We can now compare our results from our individual sample analyses and our cross sample analyses. Let’s look at a few genes that are significantly aggregated within multiple sections AND consistent across sections.

gdups <- unlist(list('L1'=L1$sig.genes, 
                     'L2'=L2$sig.genes, 
                     'L3'=L3$sig.genes
))
## genes that are significantly spatially variable in multiple sections
gdups <- gdups[duplicated(gdups)]
## genes that are significantly spatially variable across sections
gcross <- cross$sig.genes
## both 
gall <- intersect(gcross, gdups)
## order by Moran's I
gall <- gall[order(L1$I[gall,]$observed, decreasing=TRUE)]

# Plot few consistent genes
invisible(lapply(gall[1:2], function(g1) {
  par(mfrow=c(1,3), mar=rep(2,4))
  plotEmbedding(posList[[1]], 
                colors=winsorize(scale(mat[g1, rownames(posList[[1]])])[,1]), 
                main=paste0(g1, '\n section 1'),
                cex=2, verbose=FALSE)
  plotEmbedding(posList[[2]], 
                colors=winsorize(scale(mat[g1, rownames(posList[[2]])])[,1]), 
                main=paste0(g1, '\n section 2'), 
                cex=2, verbose=FALSE)
  plotEmbedding(posList[[3]], 
                colors=winsorize(scale(mat[g1, rownames(posList[[3]])])[,1]), 
                main=paste0(g1, '\n section 3'), 
                cex=2, verbose=FALSE)
}))

Alternatively, we can look at genes that are spatially aggregated within multiple sections but not in a manner that is consistent across sections.
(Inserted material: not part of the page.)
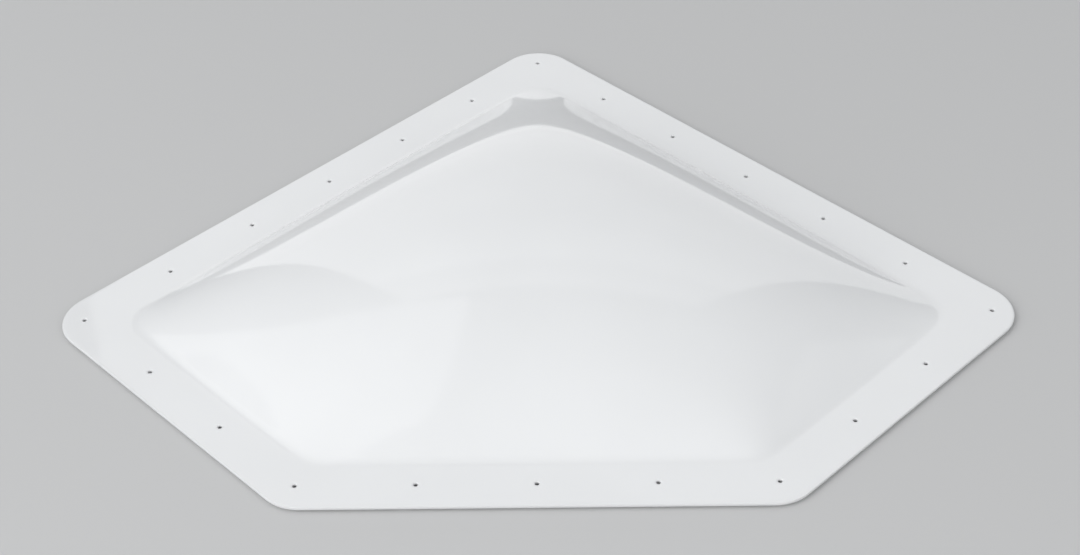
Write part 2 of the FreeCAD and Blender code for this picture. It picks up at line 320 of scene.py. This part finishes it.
class Skin:
    """The vertices and faces of one mesh, gathered row by row."""

    def __init__(self):
        self.points = []
        self.sawn = []
        self.faces = []

    def row(self, places, heights, sawn=0.0):
        """Adds points, which are sawn by this share from 0 to 1, and returns their numbers."""
        first = len(self.points)
        heights = np.broadcast_to(heights, len(places))
        self.points += [(x, y, z) for (x, y), z in zip(places, heights)]
        self.sawn += [sawn] * len(places)
        return list(range(first, len(self.points)))

    def side(self, inner, inwards, outer, holes, membrane, level, upwards):
        """The upper or the under side. Returns its outermost row and its rows round the screw holes."""
        faces = []
        sign = 1 if upwards else -1
        span = outer - inner
        length = np.linalg.norm(span, axis=1, keepdims=True)
        rows = []
        for step in range(FLANGE_ROWS, -1, -1):
            place = inner + span * (step / FLANGE_ROWS)
            if step == FLANGE_ROWS:
                place = outer - span / length * EDGE_RADIUS
            rows.append(self.row(place, level))
        rims = []
        skipped = set()
        for column, centre in holes:
            distance = np.linalg.norm(centre - inner[column])
            nearest = round(distance / length[column, 0] * FLANGE_ROWS)
            top, bottom = FLANGE_ROWS - nearest - HOLE_REACH, FLANGE_ROWS - nearest + HOLE_REACH
            left, right = column - HOLE_REACH, column + HOLE_REACH
            count = len(inner)
            loop = [rows[top][i % count] for i in range(left, right)]
            loop += [rows[i][right % count] for i in range(top, bottom)]
            loop += [rows[bottom][i % count] for i in range(right, left, -1)]
            loop += [rows[i][left % count] for i in range(bottom, top, -1)]
            for i in range(top, bottom):
                skipped |= {(i, k % count) for k in range(left, right)}
            rims.append((centre, loop))
        for index, (below, above) in enumerate(zip(rows, rows[1:])):
            count = len(below)
            for i in range(count):
                if (index, i) not in skipped:
                    j = (i + 1) % count
                    faces.append((below[i], below[j], above[j], above[i]))
        walls = []
        for centre, loop in rims:
            start = math.atan2(self.points[loop[0]][1] - centre[1], self.points[loop[0]][0] - centre[0])
            count = len(loop)
            circle = np.array([
                (math.cos(start - 2 * math.pi * i / count), math.sin(start - 2 * math.pi * i / count))
                for i in range(count)
            ])
            wide = self.row(centre + circle * HOLE_RING, level)
            mouth = self.row(centre + circle * (SCREW_HOLE_RADIUS + HOLE_CHAMFER), level)
            wall = self.row(centre + circle * SCREW_HOLE_RADIUS, level - sign * HOLE_CHAMFER, sawn=1.0)
            for i in range(count):
                j = (i + 1) % count
                faces.append((loop[i], loop[j], wide[j], wide[i]))
                faces.append((wide[i], wide[j], mouth[j], mouth[i]))
                faces.append((mouth[i], mouth[j], wall[j], wall[i]))
            walls.append(wall)

        def dome_row(place):
            return self.row(place, level + dome_height(place, membrane))

        insets = [BEND * step / BEND_STEPS for step in range(1, BEND_STEPS + 1)]
        insets += [BEND * run for run in RUN_ROWS]
        dome = [rows[-1]] + [dome_row(inner + inwards * inset) for inset in insets]
        faces += grid_faces(dome)
        edge = inner + inwards * insets[-1]
        last = dome[-1]
        waiting = list(HALVINGS)
        for step in range(1, RISE_ROWS):
            share = 1 - step / RISE_ROWS
            halved = waiting and share < waiting[0]
            if halved:
                edge = edge[::2]
                waiting.pop(0)
            row = dome_row(membrane.crown + (edge - membrane.crown) * share)
            faces += halving_faces(last, row) if halved else grid_faces([last, row])
            last = row
        crown = self.row(membrane.crown[None], level + RISE)[0]
        faces += [(last[i], last[(i + 1) % len(last)], crown) for i in range(len(last))]
        self.faces += faces if upwards else [face[::-1] for face in faces]
        return rows[0], walls


def add_dome():
    """The sheet's visible mesh: both sides, the rounded rim and the screw holes' walls."""
    inner, inwards, outer, holes = columns()
    membrane = Membrane(inner)
    skin = Skin()
    bottom_level = FLANGE_TOP - SHEET_THICKNESS
    top_edge, top_walls = skin.side(inner, inwards, outer, holes, membrane, FLANGE_TOP, True)
    bottom_edge, bottom_walls = skin.side(inner, inwards, outer, holes, membrane, bottom_level, False)
    out = (outer - inner) / np.linalg.norm(outer - inner, axis=1, keepdims=True)
    rim = []
    for angle in RIM_ANGLES:
        reach = EDGE_RADIUS * (math.sin(math.radians(angle)) - 1)
        drop = EDGE_RADIUS * (1 - math.cos(math.radians(angle)))
        rim.append((reach, FLANGE_TOP - drop))
    rim += [(reach, FLANGE_TOP + bottom_level - level) for reach, level in reversed(rim)]
    edge = [skin.row(outer + out * reach, level, sawn=1.0) for reach, level in reversed(rim)]
    skin.faces += grid_faces([bottom_edge] + edge + [top_edge])
    for top, bottom in zip(top_walls, bottom_walls):
        skin.faces += grid_faces([top, bottom])
    mesh = bpy.data.meshes.new("skylight_dome")
    mesh.from_pydata(skin.points, [], skin.faces)
    mesh.flip_normals()  # the outline runs clockwise, so the faces look inwards until here
    mesh.validate()
    mesh.attributes.new(SAWN, "FLOAT", "POINT").data.foreach_set("value", skin.sawn)
    mesh.shade_smooth()
    dome = bpy.data.objects.new("skylight_dome", mesh)
    bpy.context.scene.collection.objects.link(dome)
    return dome


class Finish:
    """A material whose patterns are laid over the part's own coordinates."""

    def __init__(self, name):
        self.material = bpy.data.materials.new(name)
        self.material.use_nodes = True
        self.nodes = self.material.node_tree.nodes
        self.link = self.material.node_tree.links.new
        self.shader = self.nodes["Principled BSDF"]
        self.place = self.nodes.new("ShaderNodeTexCoord").outputs["Object"]

    def feed(self, node, name, value):
        """Gives a node's input a constant or another node's output."""
        if isinstance(value, bpy.types.NodeSocket):
            self.link(value, node.inputs[name])
        else:
            node.inputs[name].default_value = value

    def noise(self, wave, detail=USUAL, stretch=(1, 1, 1)):
        """Smooth random values about a half. The wave's length is stretched along each axis."""
        mapping = self.nodes.new("ShaderNodeMapping")
        self.feed(mapping, "Scale", [1 / (wave * factor) for factor in stretch])
        self.feed(mapping, "Vector", self.place)
        node = self.nodes.new("ShaderNodeTexNoise")
        self.feed(node, "Scale", 1.0)
        self.feed(node, "Detail", detail)
        self.feed(node, "Vector", mapping.outputs["Vector"])
        return node.outputs["Fac"]

    def spread(self, value, low, high, start=0.0, stop=1.0):
        """Low where the value is at the start or under it, high at the stop or over it."""
        node = self.nodes.new("ShaderNodeMapRange")
        self.feed(node, "Value", value)
        self.feed(node, "From Min", start)
        self.feed(node, "From Max", stop)
        self.feed(node, "To Min", low)
        self.feed(node, "To Max", high)
        return node.outputs["Result"]

    def colours(self, share, first, second):
        """A mix of two colours."""
        node = self.nodes.new("ShaderNodeMix")
        node.data_type = "RGBA"
        self.feed(node, "Factor", share)
        self.feed(node, FIRST_COLOUR, first)
        self.feed(node, SECOND_COLOUR, second)
        return node.outputs[MIXED_COLOUR]

    def mesh_value(self, name):
        node = self.nodes.new("ShaderNodeAttribute")
        node.attribute_name = name
        return node.outputs["Fac"]

    def relief(self, height, depth, under=None):
        """A relief this deep, over another one where there is one."""
        node = self.nodes.new("ShaderNodeBump")
        self.feed(node, "Distance", depth)
        self.feed(node, "Height", height)
        if under:
            self.feed(node, "Normal", under)
        return node.outputs["Normal"]


def grey(tone, blue=0.0):
    return (tone, tone + blue / 2, tone + blue, 1)


def acrylic():
    """Glossy milky-white acrylic: slightly wavy from blowing, with satin sawn edges and drilled holes."""
    finish = Finish("white_acrylic")
    sawn = finish.mesh_value(SAWN)
    cloud = finish.spread(finish.noise(CLOUD_WAVE), 0.0, 1.0, *PATTERN_RANGE)
    milk = finish.colours(cloud, *(grey(tone, MILK_BLUE) for tone in MILK_TONES))
    finish.feed(finish.shader, "Base Color", finish.colours(sawn, milk, grey(SAWN_TONE, SAWN_BLUE)))
    gloss = finish.spread(finish.noise(SMEAR_WAVE, FINE), *GLOSS_ROUGHNESS, *PATTERN_RANGE)
    finish.feed(finish.shader, "Roughness", finish.spread(sawn, gloss, SAWN_ROUGHNESS))
    finish.feed(finish.shader, "IOR", ACRYLIC_IOR)
    wavy = finish.relief(finish.noise(BLOWN_WAVE, PLAIN), BLOWN_DEPTH)
    peel = finish.relief(finish.noise(PEEL_WAVE, PLAIN), PEEL_DEPTH, wavy)
    chatter = finish.spread(sawn, 0.5, finish.noise(SAW_WAVE, stretch=SAW_STRETCH))
    finish.feed(finish.shader, "Normal", finish.relief(chatter, SAW_DEPTH, peel))
    return finish.material


def tape_finish():
    """Mottled grey butyl tape with a grainy, slightly lumpy skin."""
    finish = Finish("sealing_tape")
    mottle = finish.spread(finish.noise(MOTTLE_WAVE, FINE), 0.0, 1.0, *PATTERN_RANGE)
    tones = (grey(tone, blue) for tone, blue in zip(TAPE_TONES, TAPE_BLUES))
    finish.feed(finish.shader, "Base Color", finish.colours(mottle, *tones))
    finish.feed(finish.shader, "Roughness", finish.spread(mottle, *TAPE_ROUGHNESS))
    lumps = finish.relief(finish.noise(LUMP_WAVE), LUMP_DEPTH)
    finish.feed(finish.shader, "Normal", finish.relief(finish.noise(GRAIN_WAVE), GRAIN_DEPTH, lumps))
    return finish.material


dome = add_dome()
dome.data.materials.append(acrylic())
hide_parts("dome_sheet")
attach(dome, "root")

tape_material = tape_finish()
for name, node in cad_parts.items():
    if name.startswith("sealing_tape"):
        node.data.materials.clear()
        node.data.materials.append(tape_material)

# The stage: a plain pale floor, four soft lamps and the world's light, which is slightly blue
FLOOR_TONE = 0.63
FLOOR_SIZE = 40.0
FLOOR_ROUGHNESS = 0.9
WORLD_COLOUR = (0.96, 0.98, 1, 1)
WORLD_STRENGTH = 0.43

# Each lamp's azimuth, elevation, width, height and strength. They stand round the part's origin. A lamp
# that is stronger than white gives only light, and a panel just in front of it shows in the gloss instead.
LAMP_DISTANCE = 6.4
WHITE = 1.0
LAMPS = {
    "main_lamp": (-40, 32, 7.8, 5.4, 1.85),
    "front_right_lamp": (40, 35, 5.2, 3.6, 0.75),
    "left_high_lamp": (-90, 60, 6.0, 4.8, 0.75),
    "right_lamp": (90, 35, 4.0, 2.8, 0.45),
}
PANEL_GAP = 0.1

# A bright wall behind the part, which shows only in its gloss: each panel's middle above the floor, its
# height and its strength
WALL_RIGHT = 0.0875
WALL_BACK = 0.902
WALL_WIDTH = 1.725
WALL_PANELS = {
    "panel_low": (0.3575, 0.685, 1.08),
    "panel_mid": (1.05, 0.7, 1.0),
    "panel_high": (1.75, 0.7, 0.6),
}
MIDDLE = Vector((0, 0, 0))
AHEAD = Vector((0, 1, 0))


def add_floor():
    mesh = bpy.data.meshes.new("floor")
    half = FLOOR_SIZE / 2
    corners = [(-half, -half, 0), (half, -half, 0), (half, half, 0), (-half, half, 0)]
    mesh.from_pydata(corners, [], [(0, 1, 2, 3)])
    floor = bpy.data.objects.new("floor", mesh)
    bpy.context.scene.collection.objects.link(floor)
    material = bpy.data.materials.new("floor")
    material.use_nodes = True
    shader = material.node_tree.nodes["Principled BSDF"]
    shader.inputs["Base Color"].default_value = grey(FLOOR_TONE)
    shader.inputs["Roughness"].default_value = FLOOR_ROUGHNESS
    shader.inputs["Specular IOR Level"].default_value = 0.0
    mesh.materials.append(material)


def add_softbox(name, place, aim, width, height, radiance):
    """An area lamp that the camera doesn't see, from a place towards an aim."""
    lamp = bpy.data.lights.new(name, "AREA")
    lamp.shape = "RECTANGLE"
    lamp.size = width
    lamp.size_y = height
    lamp.energy = radiance * math.pi * width * height
    softbox = bpy.data.objects.new(name, lamp)
    softbox.location = place
    softbox.rotation_mode = "QUATERNION"
    softbox.rotation_quaternion = (place - aim).to_track_quat("Z", "Y")
    softbox.visible_camera = False
    bpy.context.scene.collection.objects.link(softbox)
    return softbox


def seen_from_part(azimuth, elevation, distance):
    """A place round the part. Azimuth 0 is in front and 90 on the right."""
    a, e = math.radians(azimuth), math.radians(elevation)
    return Vector((math.sin(a) * math.cos(e), -math.cos(a) * math.cos(e), math.sin(e))) * distance


def add_lamps():
    for name, (azimuth, elevation, width, height, strength) in LAMPS.items():
        place = seen_from_part(azimuth, elevation, LAMP_DISTANCE)
        lamp = add_softbox(name, place, MIDDLE, width, height, strength)
        if strength > WHITE:
            lamp.visible_glossy = False
            place = seen_from_part(azimuth, elevation, LAMP_DISTANCE - PANEL_GAP)
            width, height = width - PANEL_GAP, height - PANEL_GAP
            add_softbox(name + "_panel", place, MIDDLE, width, height, WHITE).visible_diffuse = False
    for name, (level, height, strength) in WALL_PANELS.items():
        place = Vector((WALL_RIGHT, WALL_BACK, level))
        add_softbox(name, place, place - AHEAD, WALL_WIDTH, height, strength).visible_diffuse = False


def add_world():
    world = bpy.data.worlds.new("studio")
    bpy.context.scene.world = world
    world.use_nodes = True
    surface = world.node_tree.nodes["Background"]
    surface.inputs["Color"].default_value = WORLD_COLOUR
    surface.inputs["Strength"].default_value = WORLD_STRENGTH


# The camera stands in front of the part and above it. Its angles are in degrees, its lens in millimetres
CAMERA_PLACE = (21.8 * MM, -1611.3 * MM, 1306.0 * MM)
CAMERA_DOWN = 39.759
CAMERA_TURN = 0.700
CAMERA_ROLL = -1.0826
CAMERA_LENS = 64.985
SENSOR = 36.0


def add_camera():
    data = bpy.data.cameras.new("camera")
    data.sensor_fit = "HORIZONTAL"
    data.sensor_width = SENSOR
    data.lens = CAMERA_LENS
    camera = bpy.data.objects.new("camera", data)
    turn = Matrix.Rotation(math.radians(CAMERA_TURN), 4, "Z")
    down = Matrix.Rotation(math.radians(90 - CAMERA_DOWN), 4, "X")
    roll = Matrix.Rotation(math.radians(CAMERA_ROLL), 4, "Z")
    camera.matrix_world = Matrix.Translation(CAMERA_PLACE) @ turn @ down @ roll
    bpy.context.scene.collection.objects.link(camera)
    bpy.context.scene.camera = camera


add_floor()
add_world()
add_lamps()
add_camera()
bpy.context.scene.view_settings.view_transform = "Standard"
Such inconsistent patterns may be indicative of section-specific structures or technical artefacts.

gdiff <- setdiff(gdups, gcross)
gdiff <- gdiff[order(L1$I[gdiff,]$observed, decreasing=TRUE)]

# Plot inconsistent gene
invisible(lapply(gdiff[1], function(g1) {
  par(mfrow=c(1,3), mar=rep(2,4))
  plotEmbedding(posList[[1]], 
                colors=winsorize(scale(mat[g1, rownames(posList[[1]])])[,1]), 
                main=paste0(g1, '\n section 1'),
                cex=2, verbose=FALSE)
  plotEmbedding(posList[[2]], 
                colors=winsorize(scale(mat[g1, rownames(posList[[2]])])[,1]), 
                main=paste0(g1, '\n section 2'), 
                cex=2, verbose=FALSE)
  plotEmbedding(posList[[3]], 
                colors=winsorize(scale(mat[g1, rownames(posList[[3]])])[,1]), 
                main=paste0(g1, '\n section 3'), 
                cex=2, verbose=FALSE)
}))

Additional exercises

  1. Integrate the 4th tissue section.
  2. What primary spatial patterns are marked by genes consistent across sections?
  3. What primary spatial patterns are marked by genes inconsistent across sections?